Fruzetti has developed these key skills and practices for couples who want to increase effectiveness with conflict.

  1. Being Mindful.
    When you are mindful you concentrate on one important thought or activity at a time. You notice and can describe what is happening around you. You can remind yourself how much you love your partner, how much your partner loves you, and how you need to remain in each other’s good will in order to have a great life.

    Practice:
    Sit quietly and just notice your breathing without doing anything else. Sounds silly and easy? Try it. Research on experienced meditators shows that the more they practice the better they get in focusing and preventing neural hijacking. Practicing a simple exercise by yourself will train your brain to be able to use your frontal lobes even when in conflict with your spouse. Next time your spouse does something that aggravates you like criticizing or yelling, just breathe for a moment and observe your breathing before you react. With practice, you will feel calmer and more in control.

  2. Accepting and not judging. As you practice mindful breathing your mind will begin to play tricks on you. It will begin to evaluate the exercise as “dumb,” “a waste of time,” or “You’re not very good at this.” Your mind’s ability to make quick judgments is an instinct you need in the jungle to decide when you are in danger of enemies attacking you. The problem is that your mind can overuse its jungle instinct to judge your spouse as an enemy and react accordingly.

    Practice:
    While you are observing your relaxed breathing, notice any judgments that your mind make. When your mind wanders, gently bring it back to the breathing. You will get better at accepting yourself without judging and with practice you will also get better at being able to observe others without judging them. Next time your spouse does one of those chronic annoyances, imagine you are an investigative reporter who is not allowed to editorialize on the issue at hand. You can describe the scene but not judge, “He is talking in a louder tone than his normal inside voice,” instead of “He is yelling at me like I’m an idiot and that’s not fair. I hate when he does that.”

  3. Self-regulation. The ability to self-sooth and control impulses is key to the successful handling of conflict and the prevention of the shame that comes from acting far away from the ideals you married with, being loving and supportive.
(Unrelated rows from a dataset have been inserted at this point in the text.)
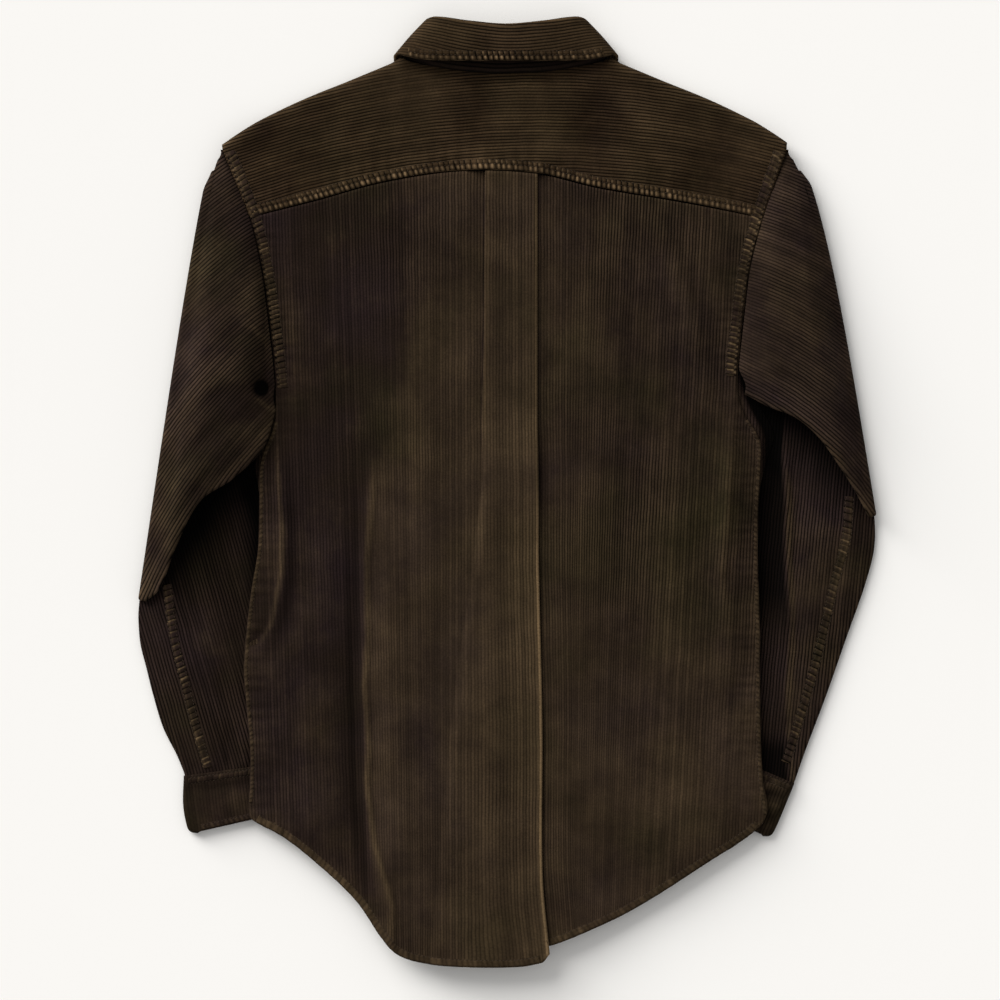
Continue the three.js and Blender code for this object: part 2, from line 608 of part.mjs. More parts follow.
// The stand and the collar run round the neck from one front to the other. The collar starts at the
// top edge of the stand and rolls over it.
function neckBand(profile) {
  const mirrored = COLLAR.slice(1)
    .reverse()
    .map((row) => ({ ...row, seamX: -row.seamX, topX: -row.topX, edgeX: -row.edgeX }));
  const whole = [...mirrored, ...COLLAR].map((row, i) => ({ i, ...row }));
  const read = reader(whole);
  const COLUMNS = (whole.length - 1) * 2;
  const stations = Array.from({ length: COLUMNS + 1 }, (_, j) => {
    const row = read(j / 2);
    const seam = new THREE.Vector3(row.seamX, row.seamY, row.seamZ);
    const top = new THREE.Vector3(row.topX, row.topY, row.topZ);
    const edge = new THREE.Vector3(row.edgeX, row.edgeY, row.edgeZ);
    const onward = new THREE.Vector3().subVectors(top, seam).normalize();
    const outward = new THREE.Vector3(onward.y, -onward.x, 0).normalize();
    if (outward.x * (j - COLUMNS / 2) < 0) outward.negate();
    const face = THREE.MathUtils.degToRad(row.face);
    const facing = outward.multiplyScalar(Math.sin(face));
    facing.z += Math.cos(face);
    return profile(seam, top, edge, onward, facing);
  });
  return clothWall(
    stations[0].map((_, k) => stations.map((line) => line[k])),
    DOUBLE,
  );
}

const standProfile = (seam, top) => [0, 0.5, 1].map((t) => seam.clone().lerp(top, t));

function collarProfile(seam, top, edge, onward, facing) {
  const place = (on, up) => top.clone().addScaledVector(onward, on).addScaledVector(facing, up);
  const turned = [place(SEAM, 0)];
  for (let k = 0; k <= 4; k += 1) {
    const a = (Math.PI * k) / 4;
    turned.push(place(ROLL_OUT + ROLL_RADIUS * Math.sin(a), ROLL_RADIUS * (1 - Math.cos(a))));
  }
  const last = turned[turned.length - 1];
  return [...turned, last.clone().lerp(edge, 0.5), edge];
}

function button() {
  const RIM = 1.4;
  const profile = [
    new THREE.Vector2(0, 0.6),
    new THREE.Vector2(BUTTON_RADIUS - RIM - 0.6, 0.6),
    new THREE.Vector2(BUTTON_RADIUS - RIM, 0),
    new THREE.Vector2(BUTTON_RADIUS - 0.5, 0),
    new THREE.Vector2(BUTTON_RADIUS, 0.8),
    new THREE.Vector2(BUTTON_RADIUS - 1, BUTTON_THICK),
    new THREE.Vector2(0, BUTTON_THICK),
  ];
  return new THREE.LatheGeometry(profile, 14).rotateX(Math.PI / 2);
}

const jacket = new THREE.Group();
function add(name, geometry, material) {
  const mesh = new THREE.Mesh(geometry, material);
  mesh.name = name;
  jacket.add(mesh);
  return mesh;
}

add("back", backPanel(), CORDUROY);
add("yoke", yoke(), CORDUROY);
add("front_left", frontPanel(-1, LEFT_BAND_LIFT), CORDUROY);
add("front_right", frontPanel(1, RIGHT_BAND_LIFT), CORDUROY);
add("sleeve_left", sleeve(SLEEVE_LEFT, -1), CORDUROY);
add("sleeve_right", sleeve(SLEEVE_RIGHT, 1), CORDUROY);
add("cuff_left", cuff(CUFF_LEFT, -1), CORDUROY);
add("cuff_right", cuff(CUFF_RIGHT, 1), CORDUROY);
add("collar_stand", neckBand(standProfile), CORDUROY);
add("collar", neckBand(collarProfile), CORDUROY);
for (let i = 0; i < BUTTON_COUNT; i += 1) {
  add(`button_${i + 1}`, button(), BUTTON).position.set(0, FIRST_BUTTON_Y - i * BUTTON_PITCH, 0);
}

// The origin is the centre of the overall box, on the surface that the jacket lies on.
const box = new THREE.Box3().setFromObject(jacket, true);
const centre = box.getCenter(new THREE.Vector3());
jacket.position.set(-centre.x, -centre.y, -box.min.z);

export default jacket;
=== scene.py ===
"""A corduroy overshirt laid out flat, front down, with its cloth, seams and stitches."""

import math

import bmesh
import bpy
import numpy as np
from mathutils import Matrix, Vector
from mathutils.bvhtree import BVHTree


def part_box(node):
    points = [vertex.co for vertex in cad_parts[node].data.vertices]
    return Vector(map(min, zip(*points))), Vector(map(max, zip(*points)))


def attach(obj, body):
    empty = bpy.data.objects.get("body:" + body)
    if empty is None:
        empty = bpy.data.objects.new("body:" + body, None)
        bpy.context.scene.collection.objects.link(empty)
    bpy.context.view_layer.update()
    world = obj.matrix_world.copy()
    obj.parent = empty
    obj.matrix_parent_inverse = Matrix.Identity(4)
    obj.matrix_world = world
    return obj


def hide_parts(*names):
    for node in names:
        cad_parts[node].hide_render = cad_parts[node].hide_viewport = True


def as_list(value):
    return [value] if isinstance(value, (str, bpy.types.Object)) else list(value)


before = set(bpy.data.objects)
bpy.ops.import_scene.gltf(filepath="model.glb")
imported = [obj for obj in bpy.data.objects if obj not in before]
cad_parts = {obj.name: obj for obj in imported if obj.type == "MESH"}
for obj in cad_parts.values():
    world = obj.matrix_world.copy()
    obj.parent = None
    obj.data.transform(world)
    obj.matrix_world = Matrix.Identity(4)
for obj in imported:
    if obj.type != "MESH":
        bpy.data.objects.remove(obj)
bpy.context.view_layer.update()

# Lengths are in millimetres, as a cutter would write them, and become metres in the meshes.
MM = 0.001
CLOTH = 1.8
DOUBLE = 2.6
SEAM = 0.4
LAYER = CLOTH + SEAM
BACK_HEIGHT = 11.5
SEAM_HEIGHT = 10
FRONT_HEIGHT = 0.9
SIDE_LIFT = 6.8
LEFT_BAND_LIFT = 3.3
RIGHT_BAND_LIFT = 5.8
RIDGE_HEIGHT = 6.5
NECK_HEIGHT = 13.2
YOKE_UNDER = 31.5
FRONT_LAP = 36
FRONT_SHORTER = 14
FRONT_SIDE_Y = 259
YOKE_SIDE_Y = 234
SIDE_END_LEFT_Y = -276
SIDE_END_RIGHT_Y = -283
CREASE_RADIUS = 4.3
ARMHOLE_GAP = 0.9
ROLL_OUT = 3.2
ROLL_RADIUS = 2.1
BUTTON_RADIUS = 7.5
BUTTON_THICK = 2.9
FIRST_BUTTON_Y = 258
BUTTONS = 7
BUTTON_PITCH = 88
WALE = 2.7

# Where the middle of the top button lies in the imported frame, so that both frames agree.
button_low, button_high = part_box("button_1")
SHIFT = np.array(
    [
        (button_low.x + button_high.x) / 2 / MM,
        (button_low.y + button_high.y) / 2 / MM - FIRST_BUTTON_Y,
        0.0,
    ]
)

# The edge of the body: y, left, right.
BODY_EDGE = [
    (-300, -209, 203), (-280, -215, 221), (-268, -219, 222), (-250, -218, 219),
    (-215, -218, 217), (-155, -223, 216), (-120, -221, 216), (-84, -217, 215),
    (-46, -211, 214), (-9, -210, 215), (27, -209, 217), (45, -202, 216),
    (64, -196, 205), (82, -195.5, 198), (100, -196.5, 197), (128, -199.5, 199.5),
    (188, -208, 207.5), (235, -219, 219.5), (291, -241, 238.5),
]
# Lines across the body: x, y.
HEM_LEFT = [
    (-230, -268), (-214, -280), (-190, -293), (-164, -313), (-128, -347), (-104, -381),
    (-92, -393), (-70, -400), (-40, -403), (12, -403), (34, -399),
]
HEM_RIGHT = [(0, -392), (36, -386), (88, -365), (120, -348), (173, -314), (207, -292), (230, -270)]
YOKE_SEAM = [
    (-236, 229), (-209, 236), (-158, 249), (-107, 263), (-41, 273), (25, 271), (77, 259),
    (148, 247), (215, 234), (236, 229),
]
SHOULDER = [
    (0, 356.5), (40, 358.5), (70, 363.5), (84, 366.5), (92, 366), (110, 359), (131, 350.5),
    (173, 333.5), (208, 316.5), (228, 304), (241, 295),
]
FRONT_TOP = [
    (0, 281), (20, 285.5), (40, 298), (58, 315), (76, 329), (84, 328.5), (102, 322),
    (124, 316), (145, 308), (165, 299.5), (184, 291), (203, 280.5), (214, 272), (227, 259),
]
# The folds of the box pleat: y, left edge, cloth under it, its turn, its radius, right edge,
# cloth under it.
PLEAT = [
    (-400, -60, 6, 16, 7, 35.2, 26), (-330, -53.7, 6, 16, 7, 29.2, 25),
    (-200, -42, 6, 16, 7, 29, 23), (-60, -25, 5, 24, 6, 26, 20), (0, -21, 4, 80, 2, 26, 19),
    (60, -19, 5, 170, 1.1, 25, 18), (130, -17, 12, 180, 1.1, 25, 18),
    (272, -16, 18, 180, 1.1, 25, 18),
]
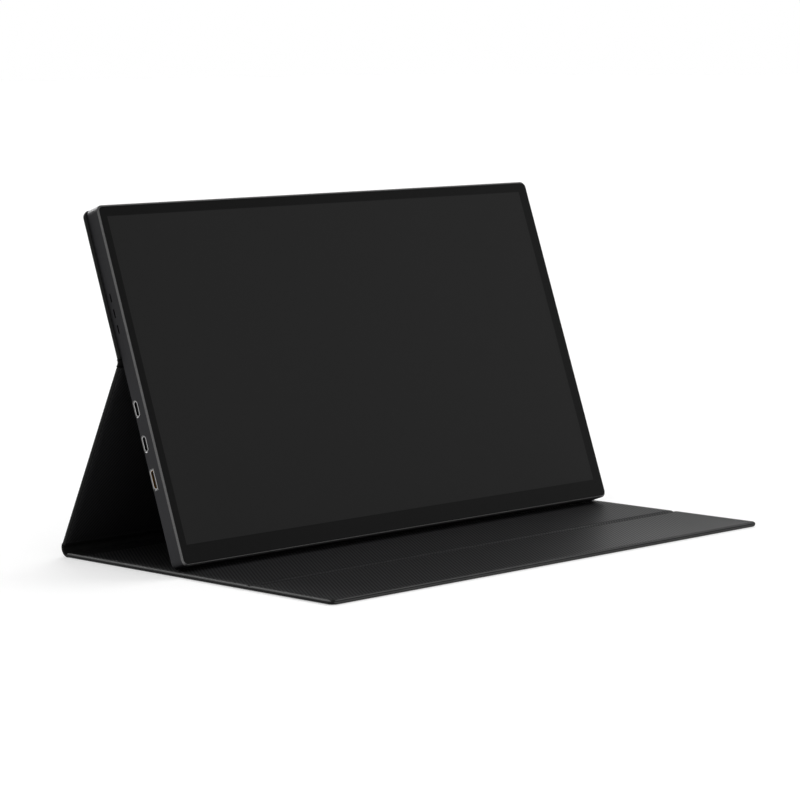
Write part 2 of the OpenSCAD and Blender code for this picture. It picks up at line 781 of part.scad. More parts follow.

    Before you act impulsively in the conflict, ask , “Is this going to make things better or worse?,” “What can I do to advance the goal of being supportive of my own and my partner’s needs,? “Am I keeping my long-term goals in mind?,” “What part of my brain is in charge here?”

    Practice:
    Next time you are with your partner be aware of your needs. Ask for what you need in a kind, caring manner. Ask your partner what s/he needs in that moment. Negotiate your differences by being aware of the reciprocal nature of the relationship –how you are both helpmates to each other and how loving it is to find solutions that meet both persons’ needs in win-win ways.

Functional Conflict Management

We have reviewed some of Fruzetti’s emotional management techniques for high conflict couples. Here is a review of the steps of conflict management:

  1. Define the conflict or problem from each person’s point of view, taking turns summarizing what the other is saying. Decide on an aspect of the issue that you can work on together and call that “the problem.” For example, the fall car pool schedule.

  2. Brainstorm as many ideas as you can think of that would solve the problem. Don’t rule out anything crazy or expensive for the moment. Resist the tendency to judge the ideas and the tendency to foreclose prematurely when you get a good idea.

  3. Now use your judging skills to critique the ideas. Resist the tendency to critique each other. These ideas are merely ideas to be discussed.

  4. Hone in on the most appealing and feasible of the ideas or combination of ideas and construct an action plan with specifics about who does what, when, and how.

  5. Execute the action plan.

  6. Come back in a timely manner and evaluate whether the plan solved the problem. Not all conflicts can be solved but all can be managed.

References

Alan Fruzetti. “High Conflict Couples.”